── LISTING

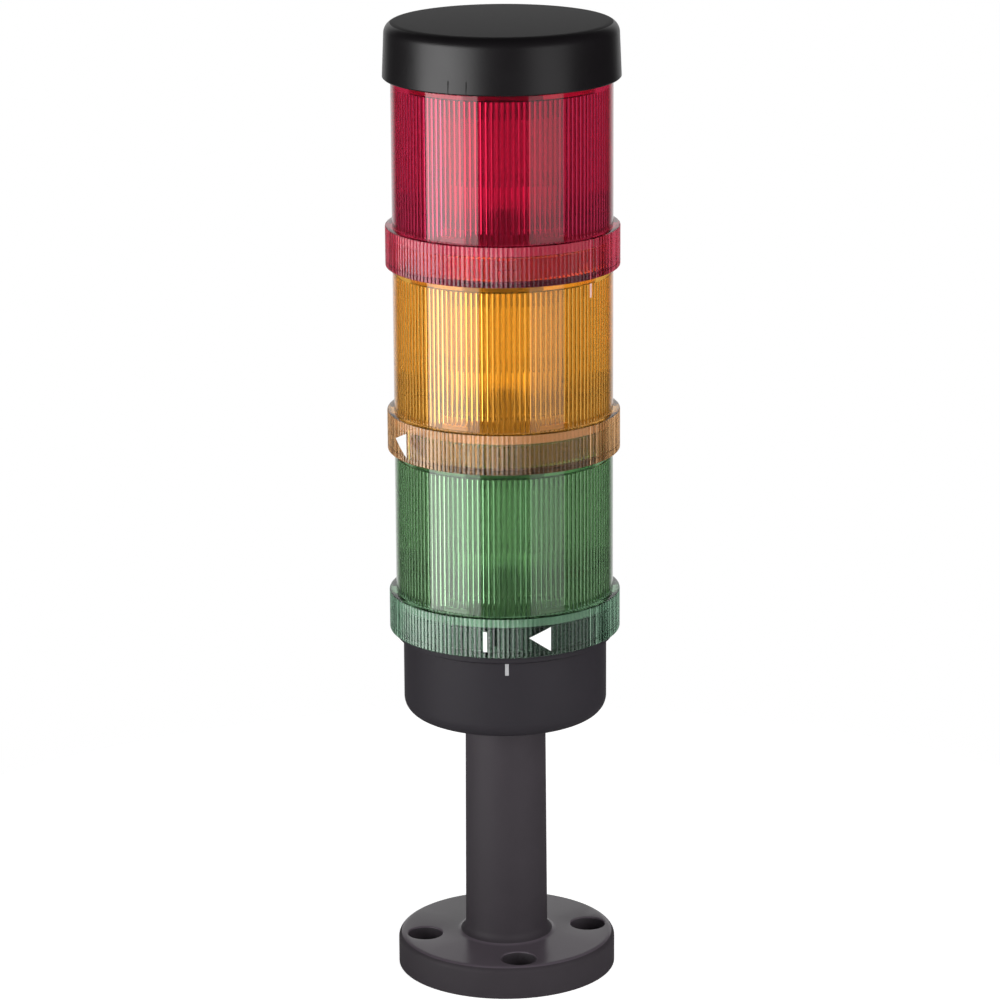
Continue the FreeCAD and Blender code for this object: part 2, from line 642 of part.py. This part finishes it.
holder = new_body("module_lampholder")
turned(holder, "shell", [
    ("0", f"{DISC_TOP} - holder_plug_height"),
    ("holder_plug_radius", f"{DISC_TOP} - holder_plug_height"),
    ("holder_plug_radius", DISC_TOP),
    (FLANGE_OUTER, DISC_TOP),
    (FLANGE_OUTER, f"{DISC_TOP} + holder_floor"),
    (HOLDER_OUTER, f"{DISC_TOP} + holder_floor"),
    (HOLDER_OUTER, f"{DISC_TOP} + holder_height"),
    (HOLDER_INNER, f"{DISC_TOP} + holder_height"),
    (HOLDER_INNER, f"{DISC_TOP} + holder_floor"),
    ("0", f"{DISC_TOP} + holder_floor"),
])
slot_half = "(lamp_pin_radius + slot_play)"
seat_bottom = f"({LAMP_BOTTOM} + lamp_pin_height - {slot_half})"
seat_top = f"({LAMP_BOTTOM} + lamp_pin_height + {slot_half})"
slot_points = [
    (slot_half, seat_bottom),
    (slot_half, seat_top),
    (f"{slot_half} - slot_turn", seat_top),
    (f"{slot_half} - slot_turn", f"{DISC_TOP} + holder_height + slot_play"),
    (f"0 - {slot_half} - slot_turn", f"{DISC_TOP} + holder_height + slot_play"),
    (f"0 - {slot_half} - slot_turn", seat_bottom),
]
slot = pocketed(holder, "slot", outline(holder, "slot_outline", "YZ_Plane", slot_points),
                f"{HOLDER_OUTER} + slot_play", backwards=True)
around(holder, "slots", [slot], "2")

# Lamp: metal base with two pins and a frosted glass, sealed for life.

lamp = new_body("module_lamp")
glass_foot = f"{LAMP_BOTTOM} + lamp_base_height"
turned(lamp, "base_and_glass", [
    ("0", LAMP_BOTTOM),
    ("lamp_base_radius", LAMP_BOTTOM),
    ("lamp_base_radius", glass_foot),
    ("lamp_glass_radius", f"{glass_foot} + lamp_glass_flare"),
    ("lamp_glass_radius", "module_pitch - lamp_head_room - lamp_glass_round"),
    ("lamp_glass_radius - lamp_glass_round", "module_pitch - lamp_head_room"),
    ("0", "module_pitch - lamp_head_room"),
])
padded(lamp, "pins", circle(
    lamp, "pin_circle", "YZ_Plane", ("0", f"{LAMP_BOTTOM} + lamp_pin_height"), "lamp_pin_radius"),
    f"2 * {HOLDER_OUTER}", centred=True)

# Column, strips and pins of a module.

column = new_body("module_contact_column")
contact_column(column, DISC_TOP, "module_pitch + plate_rise", f"{STRIP_FRONT} - plate_lip",
               "module_pitch + plate_rise - plate_thickness")
strips = new_body("module_contact_strips", several=True)
contact_strips(strips, DISC_TOP, "module_pitch + plate_rise", STRIP_FRONT)
pins = new_body("module_contact_pins", several=True)
pin = padded(pins, "pin", circle(
    pins, "pin_circle", "XY_Plane", (f"0 - {ROW_HALF}", PIN_ROW), "pin_radius", rise=f"{PAD_TOP} + pin_gap"),
    f"{DISC_TOP} - {PAD_TOP} - pin_gap")
in_row(pins, "pins", [pin])

# Neck seal: a rubber ring on a shoulder, round the root of the neck.

neck_seal = new_body("neck_seal")
turned(neck_seal, "ring", box_outline(
    f"{NECK_OUTER} + neck_seal_grip", f"{BORE} - neck_seal_play", "0 - seam", "neck_seal_height - seam"))

# The stack: each module is one casting of every master piece, at its own height.

MODULE_PIECES = [
    (module_lens, "lens", "0"),
    (carrier, "carrier", "0"),
    (holder, "lampholder", "0"),
    (lamp, "lamp", "0"),
    (column, "contact_column", "0"),
    (strips, "contact_strips", "0"),
    (pins, "contact_pins", "0"),
    (neck_seal, "neck_seal", "module_pitch"),
]
cast(neck_seal, "terminal_neck_seal", GREEN_LEVEL)
for colour, level in (("green", GREEN_LEVEL), ("yellow", YELLOW_LEVEL), ("red", RED_LEVEL)):
    for master, piece, lift in MODULE_PIECES:
        cast(master, f"{colour}_{piece}", f"{level} + {lift}")

# Cap: a black shell with its own skirt and hooks.

cap = node(new_body("cap", CAP_LEVEL), "cap")
turned(cap, "shell", [
    (BORE, "0"),
    (f"{CAP_OUTER} - cap_bevel", "0"),
    (CAP_OUTER, "cap_bevel"),
    (f"{CAP_OUTER} - cap_draft", "cap_height"),
    ("0", "cap_height"),
    ("0", "cap_height - cap_wall"),
    (SKIRT_INNER, "cap_height - cap_wall"),
    (SKIRT_INNER, HOOK_BOTTOM),
    (SKIRT_OUTER, HOOK_BOTTOM),
    (SKIRT_OUTER, "cap_height - cap_wall"),
    (BORE, "cap_height - cap_wall"),
])
rounded(cap, "top_edge", "cap_round",
        [(size("lens_radius") + size("cap_proud") - size("cap_draft"), size("cap_height"))])
add_hooks(cap)

doc.recompute()
for thing in doc.Objects:
    if {"Invalid", "Error"} & set(thing.State):
        raise RuntimeError(f"{thing.Label} failed: {thing.State}")
for piece in nodes:
    if piece.Shape.isNull() or not piece.Shape.isValid():
        raise RuntimeError(f"{piece.Label} has no valid shape")

os.makedirs("parts", exist_ok=True)
for piece in nodes:
    piece.Shape.exportStep(f"parts/{piece.Label}.step")
print(f"{len(nodes)} pieces written")
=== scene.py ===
import math

import bmesh
import bpy
from mathutils import Matrix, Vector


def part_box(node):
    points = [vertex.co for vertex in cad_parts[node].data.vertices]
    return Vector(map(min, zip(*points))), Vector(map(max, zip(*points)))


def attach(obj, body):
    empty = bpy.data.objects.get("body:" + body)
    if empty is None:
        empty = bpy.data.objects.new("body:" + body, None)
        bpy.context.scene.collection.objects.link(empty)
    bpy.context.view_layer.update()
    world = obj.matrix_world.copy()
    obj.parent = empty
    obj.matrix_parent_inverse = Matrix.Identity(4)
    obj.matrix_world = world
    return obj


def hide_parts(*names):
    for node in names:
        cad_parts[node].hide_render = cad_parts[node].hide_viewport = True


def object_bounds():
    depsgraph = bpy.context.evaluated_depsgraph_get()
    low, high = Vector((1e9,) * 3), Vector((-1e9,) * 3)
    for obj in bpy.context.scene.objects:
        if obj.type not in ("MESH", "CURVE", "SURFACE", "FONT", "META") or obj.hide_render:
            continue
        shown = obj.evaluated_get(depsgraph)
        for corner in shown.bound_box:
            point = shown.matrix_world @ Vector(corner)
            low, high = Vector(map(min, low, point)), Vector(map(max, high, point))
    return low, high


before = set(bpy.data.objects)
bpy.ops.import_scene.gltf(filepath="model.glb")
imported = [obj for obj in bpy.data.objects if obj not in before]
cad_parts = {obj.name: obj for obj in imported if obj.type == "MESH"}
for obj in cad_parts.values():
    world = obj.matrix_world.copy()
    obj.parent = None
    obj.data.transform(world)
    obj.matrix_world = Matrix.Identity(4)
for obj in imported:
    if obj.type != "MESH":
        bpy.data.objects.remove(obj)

# Signal tower: black foot and tube, terminal housing, three clear modules and a cap.
# Metres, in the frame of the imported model: +Z up the tube, front at -Y.

cad_low, cad_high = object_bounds()
mm = 0.001

# Camera: a long lens, a little above the tower's top, looking down at it.

camera_data = bpy.data.cameras.new("camera")
camera_data.lens = 148.56
camera_data.sensor_width = 36
camera_data.clip_end = 20
camera = bpy.data.objects.new("camera", camera_data)
camera.location = (-1.28 * mm, -1203.0 * mm, 481.2 * mm)
looking_down = 0.270
roll = -0.006
camera.rotation_euler = (Matrix.Rotation(math.pi / 2 - looking_down, 3, "X")
                         @ Matrix.Rotation(roll, 3, "Z")).to_euler()
bpy.context.scene.collection.objects.link(camera)
bpy.context.scene.camera = camera


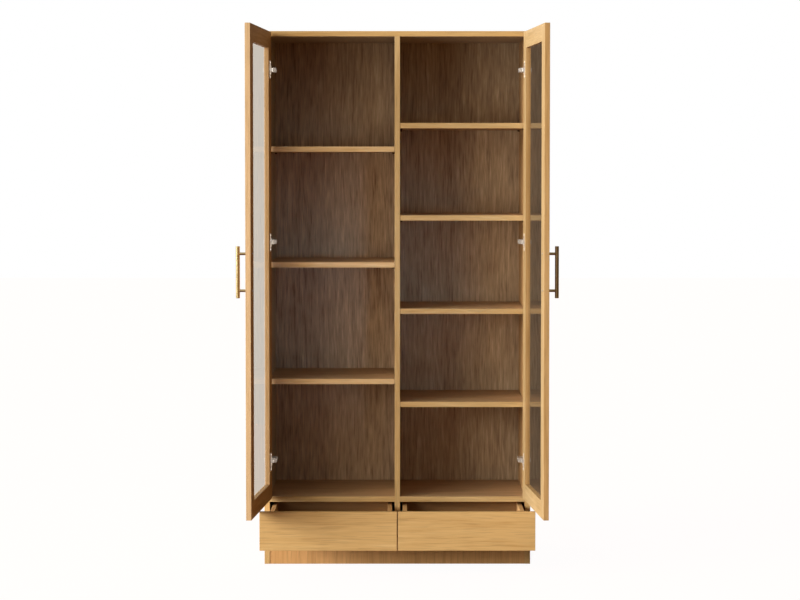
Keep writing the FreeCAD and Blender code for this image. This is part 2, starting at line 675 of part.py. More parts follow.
def write_carcass(fasteners):
    backs = [back_panel(side) for side in SIDES.values()]
    across = HALF_WIDTH - BOARD
    boards = {
        "top_panel": eased(centre_slab(HALF_WIDTH, (-CARCASS_DEPTH, 0), (TOP_UNDERSIDE, HEIGHT))),
        "divider": eased(centre_slab(BOARD / 2, (-INNER_DEPTH, 0), (BOTTOM_TOP, TOP_UNDERSIDE))),
        "bottom_panel": eased(centre_slab(across, (-INNER_DEPTH, 0), (PLINTH_HEIGHT, BOTTOM_TOP))),
        "toe_board": eased(centre_slab(across, (TOE_BACK, -TOE_SETBACK), (0, PLINTH_HEIGHT))),
        "rear_plinth_rail": centre_slab(across, (-INNER_DEPTH, BOARD - INNER_DEPTH), (0, PLINTH_HEIGHT)),
        "centre_support": centre_slab(BOARD / 2, (BOARD - INNER_DEPTH, TOE_BACK), (0, PLINTH_HEIGHT)),
    }
    for name, side in SIDES.items():
        boards[name + "_side_panel"] = side_panel(side)
        boards[name + "_deck"] = deck(side)
    for name, board in boards.items():
        save(name, [fitted(board, backs + fasteners)])
    for name, side in SIDES.items():
        save(name + "_back_panel", [fitted(back_panel(side), fasteners)])
    for name, side, levels in (("left", -1, LEFT_SHELF_LEVELS), ("right", 1, RIGHT_SHELF_LEVELS)):
        for index, level in enumerate(levels):
            save(name + "_shelf_" + str(index + 1), [shelf(side, level)])


os.makedirs("parts", exist_ok=True)
write_carcass(write_fasteners())
for name, side in SIDES.items():
    write_door(name, side)
    save(name + "_hinge_links", [hinge_link(side, level) for level in HINGE_LEVELS])
    write_drawer(name, side)
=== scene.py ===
import math

import bpy
from mathutils import Matrix, Vector

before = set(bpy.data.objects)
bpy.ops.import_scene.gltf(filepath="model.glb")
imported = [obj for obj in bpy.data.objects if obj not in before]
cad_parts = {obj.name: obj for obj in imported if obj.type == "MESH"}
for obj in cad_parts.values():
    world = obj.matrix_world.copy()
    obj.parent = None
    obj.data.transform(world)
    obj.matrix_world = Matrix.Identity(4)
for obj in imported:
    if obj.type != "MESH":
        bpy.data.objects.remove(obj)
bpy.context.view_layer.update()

bpy.ops.object.select_all(action="DESELECT")
print("frame loaded:", len(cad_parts), "pieces")


def linearColour(hexText):
    # an sRGB hex colour as the linear red, green, blue and alpha that a socket takes
    channels = [int(hexText[i:i + 2], 16) / 255 for i in (1, 3, 5)]
    return [c / 12.92 if c <= 0.04045 else ((c + 0.055) / 1.055) ** 2.4 for c in channels] + [1.0]


def addNode(tree, kind, settings=None, links=None):
    node = tree.nodes.new(kind)
    for key, value in (settings or {}).items():
        if isinstance(key, int) or key in node.inputs:
            node.inputs[key].default_value = value
        else:
            setattr(node, key, value)
    for key, socket in (links or {}).items():
        tree.links.new(socket, node.inputs[key])
    return node


def startMaterial(name):
    material = bpy.data.materials.new(name)
    material.use_nodes = True
    material.node_tree.nodes.clear()
    return material, material.node_tree


def dress(nodeName, material):
    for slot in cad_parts[nodeName].material_slots:
        slot.material = material


def turnTo(direction):
    # the turn that brings a piece's grain direction onto the pattern's own Z
    return Vector(direction).rotation_difference(Vector((0, 0, 1))).to_euler()


def setStops(ramp, stops):
    # stops are (position, hex colour) pairs
    elements = ramp.color_ramp.elements
    while len(elements) > 1:
        elements.remove(elements[0])
    elements[0].position, elements[0].color = stops[0][0], linearColour(stops[0][1])
    for position, colour in stops[1:]:
        elements.new(position).color = linearColour(colour)


def setCurve(node, points):
    # points are (position, value) pairs, with positions from 0 to 1
    curve = node.mapping.curves[0]
    node.mapping.use_clip = False
    curve.points[0].location = points[0]
    curve.points[1].location = points[-1]
    for position, value in points[1:-1]:
        curve.points.new(position, value)
    node.mapping.update()


def noiseScale(width):
    # width in mm; a cell of the noise holds two bands of that width, a dark one and a pale one
    return 1000 / (2 * width)


def drawLines(tree, spot, width, length, settings):
    # noise stretched along the pattern's Z to lines of this width and length in mm
    drawn = addNode(tree, "ShaderNodeVectorMath", {"operation": "MULTIPLY", 1: (1, 1, width / length)},
                    {0: spot})
    return addNode(tree, "ShaderNodeTexNoise", {"Scale": noiseScale(width), **settings},
                   {"Vector": drawn.outputs["Vector"]})


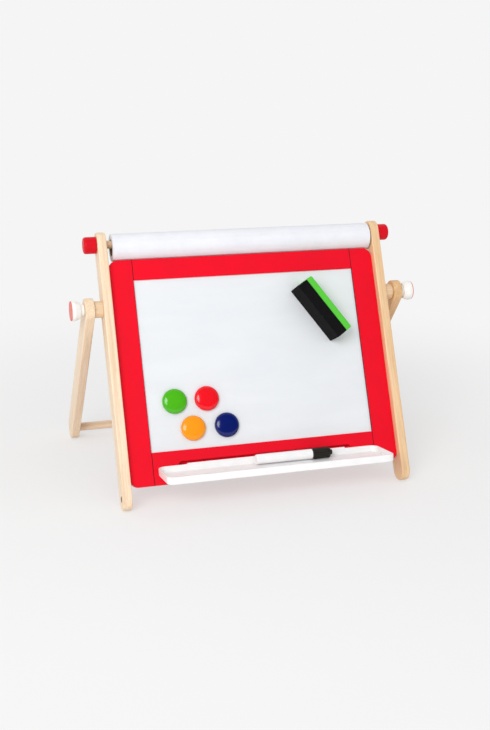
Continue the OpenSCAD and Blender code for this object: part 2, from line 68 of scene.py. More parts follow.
LEG_EASE = 1.2 * MM
BAR_EASE = 0.8 * MM
SEAM_EASE = 0.55 * MM
# The width of the painted shade along the seams between the rails and the stiles
SEAM_SHADE_WIDTH = 0.55 * MM
HOLE_EASE = 0.3 * MM
DOWEL_EASE = 0.6 * MM
CORNER_R = 12 * MM
PANEL_LAP = 4.65 * MM
PANEL_GROOVE = 3.15 * MM
GROOVE_PLAY = 0.15 * MM
SLOT_LEN = 218 * MM
SLOT_H = 8 * MM
SLOT_TOP = 25.8 * MM
SLOT_DEPTH = 7 * MM
DOWEL_R = 2.5 * MM
RAIL_DOWEL_REACH = 9.05 * MM
LEG_DOWEL_IN_FRAME = 12.05 * MM
LEG_DOWEL_IN_LEG = 8.05 * MM
CROSSBAR_SEAT = 7.05 * MM

# The knobs and the rod's caps

COLLAR_R = 7.2 * MM
COLLAR_LEN = 4.6 * MM
COLLAR_ROUND = 0.8 * MM
COLLAR_STEP = 0.5 * MM
BELL_R = 9.4 * MM
BELL_BAND = 4 * MM
BELL_FOOT = 0.9 * MM
BELL_SHOULDER = 3 * MM
BELL_RIM = 0.25 * MM
STUD_SEAT = 11.5 * MM
DISC_PROUD = 1.3 * MM
DISC_ROUND = 0.6 * MM
DISC_SEAT_RIM = 0.05 * MM
CAP_SEAT = 9.5 * MM
CAP_MOUTH = 0.5 * MM
CAP_ROUND = 3 * MM

# The paper roll

CORE_WALL = 1.2 * MM
PAPER_LAYERS = 10
LAYER_STEP = 0.02 * MM
LAYER_STRAY = 0.4 * MM
STRAY_SEED = 7
LOOSE_EDGE_AT = math.radians(232)
LOOSE_STEP = 0.25 * MM
ROLL_STEPS = 180

# The tray and the tongue that holds it

TRAY_FRONT_R = 8.7 * MM
TRAY_REAR_R = 10.4 * MM
TRAY_WALL = 2 * MM
TRAY_FLOOR = 2 * MM
TRAY_FOOT_ROUND = 1.6 * MM
TRAY_RIM_ROUND = 0.6 * MM
TRAY_WELL_FILLET = 1.2 * MM
TONGUE_EASE = 0.6 * MM

# The magnets and the eraser

MAGNET_RIM = 2.2 * MM
MAGNET_FOOT = 0.4 * MM
MAGNET_FOOT_CUT = 0.12 * MM
DOME_ROUND = 0.86
DOME_STEPS = 32
ERASER_SLOPE = math.radians(56.4)
FELT_ROUND = 1.2 * MM
FELT_GRID = 2 * MM
FELT_SWAY = 0.3 * MM
FELT_SWAY_SCALE = 4 * MM
GRIP_ROUND = 2.4 * MM
GRIP_BACK_ROUND = 1.6 * MM
GRIP_JOINT_ROUND = 0.4 * MM

# The marker

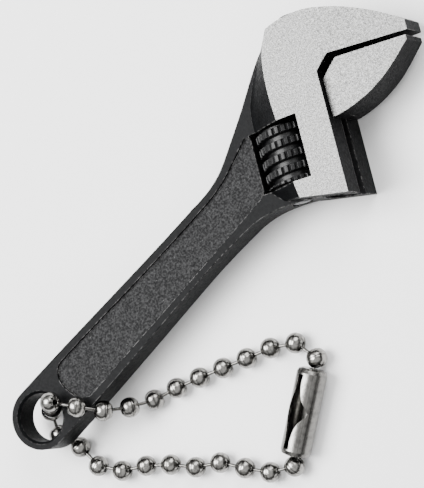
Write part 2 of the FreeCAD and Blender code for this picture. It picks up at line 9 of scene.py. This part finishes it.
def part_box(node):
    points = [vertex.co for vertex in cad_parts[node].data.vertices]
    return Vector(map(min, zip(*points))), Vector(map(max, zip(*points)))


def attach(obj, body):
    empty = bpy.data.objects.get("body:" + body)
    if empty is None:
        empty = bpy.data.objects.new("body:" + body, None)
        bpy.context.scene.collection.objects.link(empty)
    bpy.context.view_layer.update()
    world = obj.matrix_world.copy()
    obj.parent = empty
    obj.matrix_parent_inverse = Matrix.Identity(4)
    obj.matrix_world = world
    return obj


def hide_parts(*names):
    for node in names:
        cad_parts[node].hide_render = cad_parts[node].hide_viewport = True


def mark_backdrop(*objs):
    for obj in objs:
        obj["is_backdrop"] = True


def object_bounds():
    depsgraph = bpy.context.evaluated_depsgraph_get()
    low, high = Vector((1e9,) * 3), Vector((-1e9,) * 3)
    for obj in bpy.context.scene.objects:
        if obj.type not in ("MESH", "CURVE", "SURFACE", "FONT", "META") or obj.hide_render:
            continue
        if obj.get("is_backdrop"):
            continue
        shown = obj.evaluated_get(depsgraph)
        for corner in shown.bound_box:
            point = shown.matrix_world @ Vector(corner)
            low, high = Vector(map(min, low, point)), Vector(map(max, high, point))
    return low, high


bl_info = {
    "name": "Adjustable wrench builder",
    "version": (1, 0, 0),
    "blender": (4, 5, 0),
    "location": "3D View > Sidebar > Wrench",
    "description": "Finishes for a small adjustable wrench, its worm, its bead chain and clasp",
    "category": "Object",
}

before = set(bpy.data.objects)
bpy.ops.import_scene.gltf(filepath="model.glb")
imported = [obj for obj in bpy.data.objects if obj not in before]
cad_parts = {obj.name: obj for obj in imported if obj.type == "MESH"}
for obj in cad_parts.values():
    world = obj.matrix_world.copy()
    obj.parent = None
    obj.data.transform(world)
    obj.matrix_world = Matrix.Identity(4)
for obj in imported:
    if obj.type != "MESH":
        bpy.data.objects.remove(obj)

MM = 0.001
PANEL_HALF = 1.5        # the grainy panels' distance from the mid plane, in mm
GROUND_FROM = 2.0       # faces farther from the mid plane than this are ground bright, in mm
BEADS = 27
BEAD_PLEATS = 8
FLOOR_HALF = 1.6        # metres
FLOOR_GAP = 0.00002     # metres
CAMERA_PLACE = (0.11798, -0.09971, 0.2855)
CAMERA_RIGHT = (0.6420, -0.6399, -0.4223)
CAMERA_BACK = (0.2829, -0.3142, 0.9062)
CAMERA_LENS = 205.8
LIGHT_TARGET = (0.030, -0.004, 0)


# ---- settings ----

class WrenchSettings(bpy.types.PropertyGroup):
    edge_radius: bpy.props.FloatProperty(
        name="Edge radius", description="Rounding of the forged edges, in metres",
        default=0.00016, unit="LENGTH")
    ground_edge_radius: bpy.props.FloatProperty(
        name="Ground edge radius", description="Rounding of the ground jaws' edges, in metres",
        default=0.00009, unit="LENGTH")
    wear: bpy.props.FloatProperty(
        name="Wear", description="How far the black finish has rubbed off the edges",
        default=0.8, min=0, max=1, subtype="FACTOR")
    grain: bpy.props.FloatProperty(
        name="Grain", description="Depth of the cast grain in the handle's panel",
        default=0.55, min=0, max=1, subtype="FACTOR")
    black_shine: bpy.props.FloatProperty(
        name="Black shine", description="How much the black finish reflects",
        default=0.03, min=0, max=1, subtype="FACTOR")
    black: bpy.props.FloatVectorProperty(
        name="Black finish", description="Colour of the blackened steel",
        default=(0.0016, 0.0017, 0.0019), size=3, subtype="COLOR")
    steel: bpy.props.FloatVectorProperty(
        name="Ground steel", description="Colour of the blasted and ground steel",
        default=(0.205, 0.205, 0.202), size=3, subtype="COLOR")


class ChainSettings(bpy.types.PropertyGroup):
    bead_radius: bpy.props.FloatProperty(
        name="Bead radius", description="Radius of a chain bead, in metres",
        default=0.0012, unit="LENGTH")
    wire_radius: bpy.props.FloatProperty(
        name="Wire radius", description="Radius of the wire between two beads, in metres",
        default=0.0002, unit="LENGTH")
    mouth_radius: bpy.props.FloatProperty(
        name="Mouth radius", description="Radius of the hole where a wire enters a bead, in metres",
        default=0.0004, unit="LENGTH")
    nickel: bpy.props.FloatVectorProperty(
        name="Nickel", description="Colour of the nickel plate",
        default=(0.25, 0.244, 0.232), size=3, subtype="COLOR")


class StageSettings(bpy.types.PropertyGroup):
    floor_colour: bpy.props.FloatVectorProperty(
        name="Floor colour", description="Colour of the pale floor",
        default=(0.93, 0.93, 0.93), size=3, subtype="COLOR")
    key_power: bpy.props.FloatProperty(
        name="Key light", description="Strength of the main soft light, in watts",
        default=6.0, min=0)
    fill_power: bpy.props.FloatProperty(
        name="Fill light", description="Strength of the fill light, in watts",
        default=1.6, min=0)
    world_strength: bpy.props.FloatProperty(
        name="Surround", description="Brightness of the studio's surround",
        default=1.45, min=0)


# ---- material kit: a thin wrapper that adds and joins shader nodes ----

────

Looking at the material above, please copy exactly every line from its first line through the line containing "# Lamp: metal", with both ends included and nothing else.

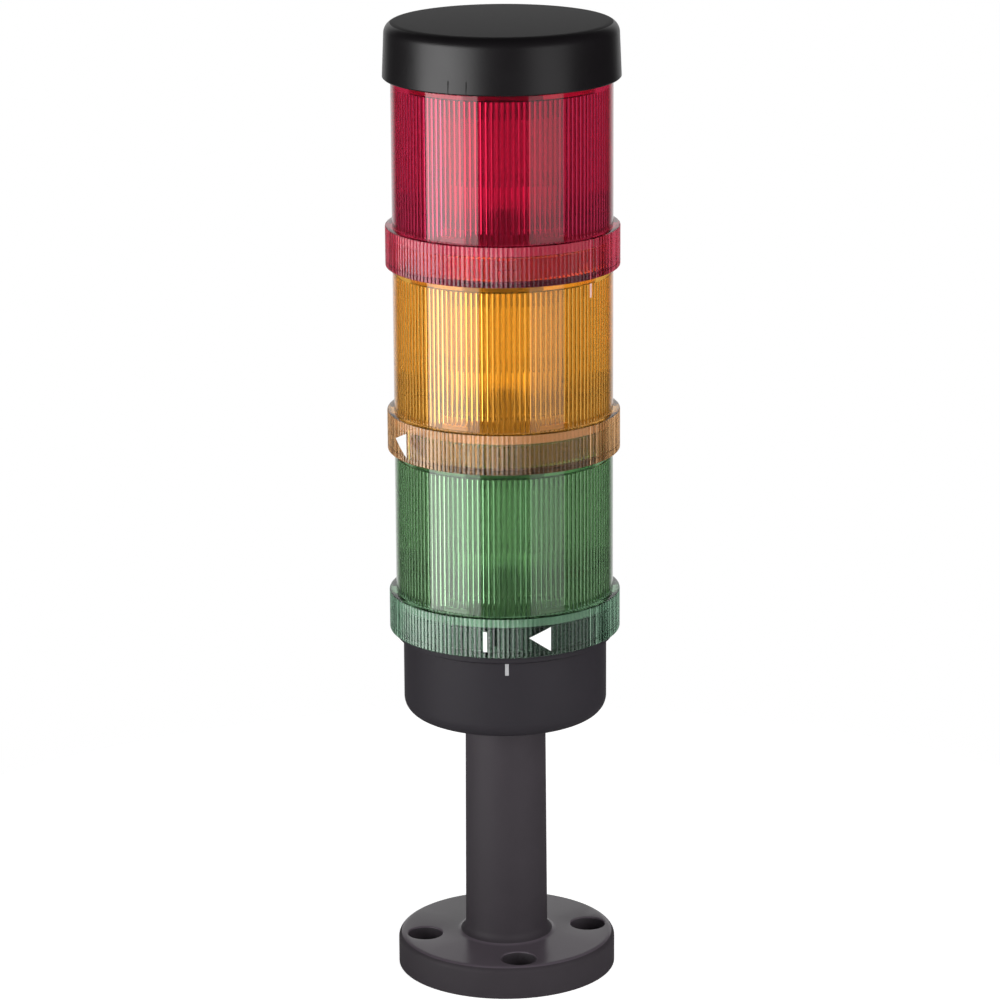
Continue the FreeCAD and Blender code for this object: part 2, from line 642 of part.py. This part finishes it.
holder = new_body("module_lampholder")
turned(holder, "shell", [
    ("0", f"{DISC_TOP} - holder_plug_height"),
    ("holder_plug_radius", f"{DISC_TOP} - holder_plug_height"),
    ("holder_plug_radius", DISC_TOP),
    (FLANGE_OUTER, DISC_TOP),
    (FLANGE_OUTER, f"{DISC_TOP} + holder_floor"),
    (HOLDER_OUTER, f"{DISC_TOP} + holder_floor"),
    (HOLDER_OUTER, f"{DISC_TOP} + holder_height"),
    (HOLDER_INNER, f"{DISC_TOP} + holder_height"),
    (HOLDER_INNER, f"{DISC_TOP} + holder_floor"),
    ("0", f"{DISC_TOP} + holder_floor"),
])
slot_half = "(lamp_pin_radius + slot_play)"
seat_bottom = f"({LAMP_BOTTOM} + lamp_pin_height - {slot_half})"
seat_top = f"({LAMP_BOTTOM} + lamp_pin_height + {slot_half})"
slot_points = [
    (slot_half, seat_bottom),
    (slot_half, seat_top),
    (f"{slot_half} - slot_turn", seat_top),
    (f"{slot_half} - slot_turn", f"{DISC_TOP} + holder_height + slot_play"),
    (f"0 - {slot_half} - slot_turn", f"{DISC_TOP} + holder_height + slot_play"),
    (f"0 - {slot_half} - slot_turn", seat_bottom),
]
slot = pocketed(holder, "slot", outline(holder, "slot_outline", "YZ_Plane", slot_points),
                f"{HOLDER_OUTER} + slot_play", backwards=True)
around(holder, "slots", [slot], "2")

# Lamp: metal base with two pins and a frosted glass, sealed for life.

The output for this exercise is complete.